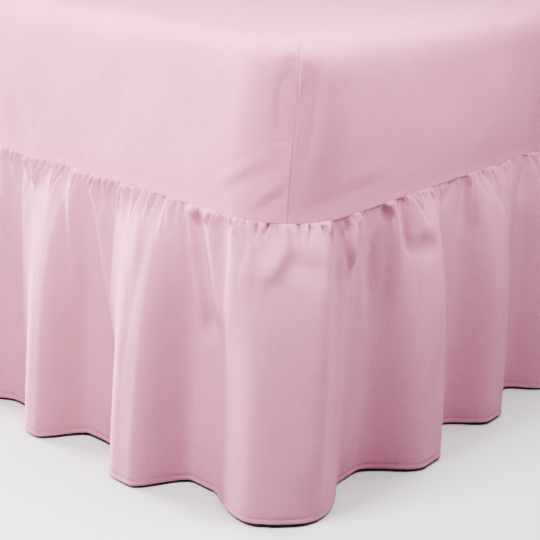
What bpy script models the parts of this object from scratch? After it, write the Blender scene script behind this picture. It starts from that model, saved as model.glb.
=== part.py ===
"""A fitted bed skirt on a double mattress and a plain bed base.

The skirt is two pieces of cloth. The fitted sheet is a deck with box sides, and a dart seam
closes each corner. The frill is one long strip, joined into a ring and gathered under the
lower edge of the sheet. It hangs in deep folds to just above the floor.

Metres, +Z up. The origin is on the floor under the middle of the bed. X runs across the bed
and Y along it, with the foot end at -Y. Distances round the bed are measured along the plan
outline of the mattress, from the middle of its foot right corner towards the head.
"""

import collections
import math
import random

import bmesh
import bpy
import numpy as np
from mathutils import Vector

# ---- Driving dimensions ----------------------------------------------------------------

BASE_HEIGHT = 0.400
BASE_INSET = 0.012  # the base stands back from the sides of the mattress
BASE_CORNER = 0.090
BASE_EDGE = 0.008

MATTRESS_WIDTH = 1.350
MATTRESS_LENGTH = 1.900
MATTRESS_HEIGHT = 0.245
MATTRESS_CORNER = 0.105  # radius of its four upright corners
MATTRESS_CROWN = 0.045  # radius of its soft top edge
MATTRESS_FOOT = 0.020  # radius of its bottom edge

GAP = 0.0003  # between two pieces that lie on each other
CLOTH_CLEAR = 0.002  # between hanging cloth and what it covers
CLOTH_THICK = 0.002
SIDE_BELLY = 0.003  # how far the box sides swell between the crown and the seam

SHEET_BOTTOM = 0.4135
SIDE_TOP = BASE_HEIGHT + MATTRESS_HEIGHT - MATTRESS_CROWN
DART_RIDGE = 0.0018  # how far the dart seam stands out from the cloth beside it
DART_PEAK = 0.0035  # the small ear of cloth where the dart ends on the deck
DART_HALF_ANGLE = 4.0  # degrees of the corner that the ridge takes, each side

FRILL_DROP = 0.408
FRILL_COLUMNS = 370
CLOSE_UP = 0.68  # the columns stand closer within this distance of the foot right corner
CLOSENESS = 0.9  # how much closer they stand there
HEM_UNEVEN = 0.0015

FOLD_PITCH = 0.205  # from one ridge of the hem to the next
FOLD_REACH = (0.074, 0.094)  # least and most that a ridge stands out
FOLD_TUCK = (0.018, 0.035)  # least and most that a valley stands out
FOLD_FLAT = (0.024, 0.046)  # least and most width of a valley's floor
FOLD_CREST = (0.014, 0.040)  # least and most width of a ridge's top
CORNER_PULL = 0.052  # most that a fold leans towards the corner nearest to it
PULL_START = 0.15  # a fold this far from a corner leans fully, a nearer one less
PULL_FADE = 0.70  # and the lean dies away over this distance
GATHERS = 100  # small folds under the seam, round the whole bed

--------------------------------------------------

## Exercise prompt:
Extract each line from the listing above, please, and repeat it exactly.

## Written answer:
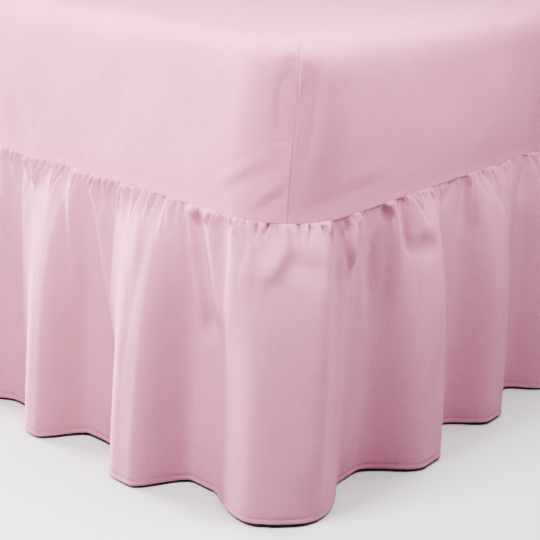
What bpy script models the parts of this object from scratch? After it, write the Blender scene script behind this picture. It starts from that model, saved as model.glb.
=== part.py ===
"""A fitted bed skirt on a double mattress and a plain bed base.

The skirt is two pieces of cloth. The fitted sheet is a deck with box sides, and a dart seam
closes each corner. The frill is one long strip, joined into a ring and gathered under the
lower edge of the sheet. It hangs in deep folds to just above the floor.

Metres, +Z up. The origin is on the floor under the middle of the bed. X runs across the bed
and Y along it, with the foot end at -Y. Distances round the bed are measured along the plan
outline of the mattress, from the middle of its foot right corner towards the head.
"""

import collections
import math
import random

import bmesh
import bpy
import numpy as np
from mathutils import Vector

# ---- Driving dimensions ----------------------------------------------------------------

BASE_HEIGHT = 0.400
BASE_INSET = 0.012  # the base stands back from the sides of the mattress
BASE_CORNER = 0.090
BASE_EDGE = 0.008

MATTRESS_WIDTH = 1.350
MATTRESS_LENGTH = 1.900
MATTRESS_HEIGHT = 0.245
MATTRESS_CORNER = 0.105  # radius of its four upright corners
MATTRESS_CROWN = 0.045  # radius of its soft top edge
MATTRESS_FOOT = 0.020  # radius of its bottom edge

GAP = 0.0003  # between two pieces that lie on each other
CLOTH_CLEAR = 0.002  # between hanging cloth and what it covers
CLOTH_THICK = 0.002
SIDE_BELLY = 0.003  # how far the box sides swell between the crown and the seam

SHEET_BOTTOM = 0.4135
SIDE_TOP = BASE_HEIGHT + MATTRESS_HEIGHT - MATTRESS_CROWN
DART_RIDGE = 0.0018  # how far the dart seam stands out from the cloth beside it
DART_PEAK = 0.0035  # the small ear of cloth where the dart ends on the deck
DART_HALF_ANGLE = 4.0  # degrees of the corner that the ridge takes, each side

FRILL_DROP = 0.408
FRILL_COLUMNS = 370
CLOSE_UP = 0.68  # the columns stand closer within this distance of the foot right corner
CLOSENESS = 0.9  # how much closer they stand there
HEM_UNEVEN = 0.0015

FOLD_PITCH = 0.205  # from one ridge of the hem to the next
FOLD_REACH = (0.074, 0.094)  # least and most that a ridge stands out
FOLD_TUCK = (0.018, 0.035)  # least and most that a valley stands out
FOLD_FLAT = (0.024, 0.046)  # least and most width of a valley's floor
FOLD_CREST = (0.014, 0.040)  # least and most width of a ridge's top
CORNER_PULL = 0.052  # most that a fold leans towards the corner nearest to it
PULL_START = 0.15  # a fold this far from a corner leans fully, a nearer one less
PULL_FADE = 0.70  # and the lean dies away over this distance
GATHERS = 100  # small folds under the seam, round the whole bed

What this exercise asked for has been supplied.